No one knows where the Hobbits came from, except that at some point they diverged from the line of men. No one knows much about the Entwives' appearance, but we do know that they fucked off a long time ago.
Could the Entwives have been dryad-ish and hooked up with the hobbits' ancestors and so be the foremothers of the hobbits?
Ah I think I saw that post! The concept has a lot of charm, and when the Tolkien estate loses its corpse-grip on the property in 2050 or so, I think you should write it and sell it 😤 I’ve definitely read some good takes on entwives in fanfiction that both leaned into canon and moved away, and I think that sounds like good fun to explore. A common theme in the fandom is playing with Yavanna, the Green Lady, being the mother or patron of hobbits. This isn’t canonical, but she’s a “green goddess” archetype and is married to Mahal/Aulë, the father of dwarves, which shippers often leverage to their advantage. You could do something quite charming there with Yavanna if you wanted to. We also know that Entwives loved gardens and orchards rather than forests.
Some things I would explore with this include:
what is going on with all these consistent ideas of people, races, women disappearing.

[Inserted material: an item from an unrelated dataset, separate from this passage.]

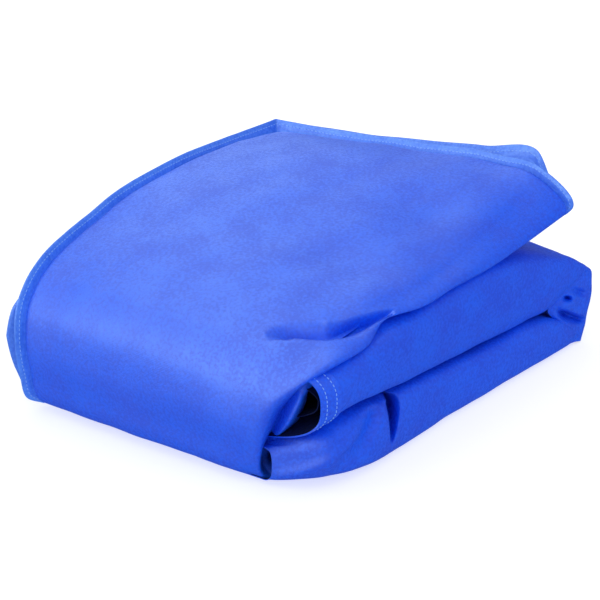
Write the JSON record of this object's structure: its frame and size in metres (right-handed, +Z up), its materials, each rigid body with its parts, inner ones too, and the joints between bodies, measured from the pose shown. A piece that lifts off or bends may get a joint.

We know that a lot of it is how Tolkien processed an almost OCD-like Catholic framing of “the fallen world is getting worse and can never be repaired”, war experiences, romanticism and other stuff stewing in his old man head. What are some ways you could show what’s stewing in your head? What does “people disappearing” mean to you? and why is it especially healing that they disappeared in order to make new families?
I think “they disappeared from their old kin and made new kin” is an interesting and weird thing worth wondering about!
- this would possibly make hobbits a more recent race than is implied. What does that mean to you?
- why are hobbits teeny tiny?
A very good starting point, that Terry Pratchett used a lot, is taking some grand statement in fantasy fiction, and making it reflect a different political reality. “Most dwarves are girls actually.” “Wizards parody academia, but, like, FOR REAL.”
I personally have a different take because of my own political feelings and framings! I have a lot of complex feelings about Tolkien chickening out of hobbits. For various political reasons I personally have to take the stance that they are fully human, fully indigenous, and have their own native language. and that their disappearance is less “teehee we lost them” or “O, the Catholic guilt of the Fallen World, how far we have fallen from the light of the two trees God’s sinless light” and a lot more “oh yeah I’ve seen THAT pattern before.”
If you have a political sort of lens on, someone telling you “yeah… hobbits came from nowhere 🤭 and then disappeared 🤷♀️ sad!” is a story that can also invite the response of “OHhhhh you wanted their LAND real bad, huh.” Like, we know what that means, right.
It’s a political stance for me. Hobbits have to be close enough to us to touch, and we have to be able to face that, and the fact that 5,000 media properties will chew on tolkienelves and sell them to you before even admitting to the 🤭 just makes it even more of a 🤨. To me.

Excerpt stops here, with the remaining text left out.